We've had a thunderstorm this evening - a brief one of about 15 minutes. This has some of the nostalgia value for the great almost daily summer storms of the Drakensberg which used to roll and crash around the mountain and forced me to unplug and swear a lot. It seems this is not as common here. That should do wonders for the volume of cursing I do.

Monday, May 3, 2010

They say if you get high up enough, you can see tomorrow (they also say it helps if you get high up enough really close to the international date-line). Today was a rather mundane sort of day, with a lot of work and not much wild excitement, unless you count killing a few caterpillars on my brocolli. So as the weather is supposed to turn vile again tomorrow, and the writing had gone reasonably well, we took a drive out, up to the highest point you can drive to on the Island - It's only about 8 km away and only 1300 feet. But sea-level is 8km away from Walker's lookout too, and it's in a little bio-island of its own of windswept montaine grassland, just above the montain heath. Sadly we'd left it a little late and the weather was already on the change. You can see the east and west coast, the South, across to Cape Barren and maybe on a clear day the North East River... pretty nearly the island. Only stayed about 3 minutes because it's COLD and WINDY up there.

On the way I saw a wombat and two wallaby (one of each species) and dismally failed to get pictures of both. The wombat looked rather like a sumo koala bear having a bad day. We saw more ring-neck pheasant, turkey, and peacocks too. Oddly very few indigeous wild birds but that could be that the others are bigger and look like dinner.

Sunday, May 2, 2010

Bad news for the mick

I'm growing steadily more used to the pleasant cadences of Tassie Australian. It's a bit slower-spoken than Sydney Australian, and easier to understand. Mind you, there are still a few mysteries. How come you fish for brim (bream) but do not barrack for a tim, or run out of stim? And I hear Mick is mighty disappointed he's not going to inherit the Earth even if there are eels in the crick (creek). Well, I suppose English never has been logical, even before it emigrated out here.

A report back on Australian Salmon.
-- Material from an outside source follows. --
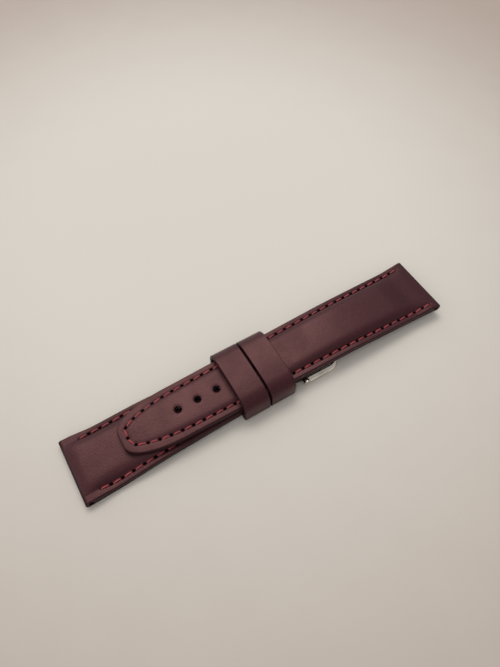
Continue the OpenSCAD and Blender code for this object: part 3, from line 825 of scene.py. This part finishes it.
def sew(name, route, top, lie, body, node):
    """Lays a copied stitch over each gap of the row, and its mate under the lining."""
    count, step = stitches_on(route)
    laid = []
    for k in range(count):
        p = point_along(route, k * step + ROW_END - STITCH_LEN / 2)
        q = point_along(route, k * step + ROW_END + STITCH_LEN / 2)
        middle = (p + q) / 2
        heading = math.atan2(q[1] - p[1], q[0] - p[0])
        for surface, flip in ((top, 1), (lie, -1)):
            z0, z1 = float(surface(p[0])), float(surface(q[0]))
            pitch_angle = -math.atan2(z1 - z0, float(np.hypot(*(q - p))))
            base = (z0 + z1) / 2 + (0.0 if flip > 0 else STITCH_SUNK)
            copy = stitch.copy()
            copy.data = stitch.data.copy()
            bpy.context.collection.objects.link(copy)
            turned = (Matrix.Translation((middle[0] * MM, middle[1] * MM, base * MM))
                      @ Matrix.Rotation(heading, 4, "Z") @ Matrix.Rotation(pitch_angle, 4, "Y"))
            if flip < 0:
                turned = turned @ Matrix.Rotation(math.pi, 4, "X")
            copy.data.transform(turned)
            laid.append(copy)
    only(*laid)
    bpy.ops.object.join()
    row = bpy.context.object
    row.name = name
    smooth(row, 60)
    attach(row, body)
    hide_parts(node)


sew("short_thread_near", SHORT_ROUTES[0], short_edge_top, short_lie,
    "short_strap", "short_stitching_near")
sew("short_thread_far", SHORT_ROUTES[1], short_edge_top, short_lie,
    "short_strap", "short_stitching_far")
sew("long_thread", LONG_ROUTE, long_edge_top, long_lie, "long_strap", "long_stitching")
bpy.data.objects.remove(stitch)

# Keepers
#
# Two plain loops of the same leather, lined with thin leather. The fixed one is caught in the short
# piece beside the buckle, and the free one slides. Their corners are rounded where they fold.

KEEPER_W, KEEPER_HALF = 9.0, 11.887
KEEPER_CORNER, KEEPER_BASE, KEEPER_ARCH = 5.0, 1.6, 86.0
KEEPER_SHOULDER, KEEPER_SPACE = 9.5, 0.7
KEEPER_T, KEEPER_LINING_T = 0.8, 0.45
KEEPER_SKEW, KEEPER_SHIFT = 0.012, 0.35
NO_STITCH = 50.0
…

Has anyone considered changing its name? I mean if you're going to brand a fish with country's name, make sure it's good eating. Ok it's not terrible, and I think it will make very good roll-mops, and maybe just pickled fish. I think it's what might be called a very fishy fish, without a lot of other flavour. Slightly soft in texture, it was Okay grilled. I smoked some, but oversmoked it a bit (having trouble with the little gas burner(running out of gas)). Hot smoking is a bit of a bastard to get perfect. Cold smoking - always looked on as the black art and mystery, is actually relatively easy. You just have to get the fish/meat salted right and keep the smoke cold. Do that and you're home and well, smoked, rather than dry. I flaked it into cooked barley, caramelised onions, fresh snow peas, spinach (just in case there is any more threshhold carrying) and chopped olives (using up the bought ones). It was edible, but I was wise to choose a strong flavour like barley. Anyway, I have 2 more IIRC to experiment with. It's easy to de-bone and should make good fish-cakes.

The olives continue to have their water changed. It's slightly purple-tinged.

Saturday, May 1, 2010

We are leaving the island!

Well, we have filled out the forms, and are now just waiting for confirmation. But we will be leaving the island and sampling mainland life in Sept for the World Con in Melbourne.

This is rather daunting. They will be more people there than there are on the whole island. But hopefully there will be some familiar faces. I am looking forward to doing some shopping as well as some socialising.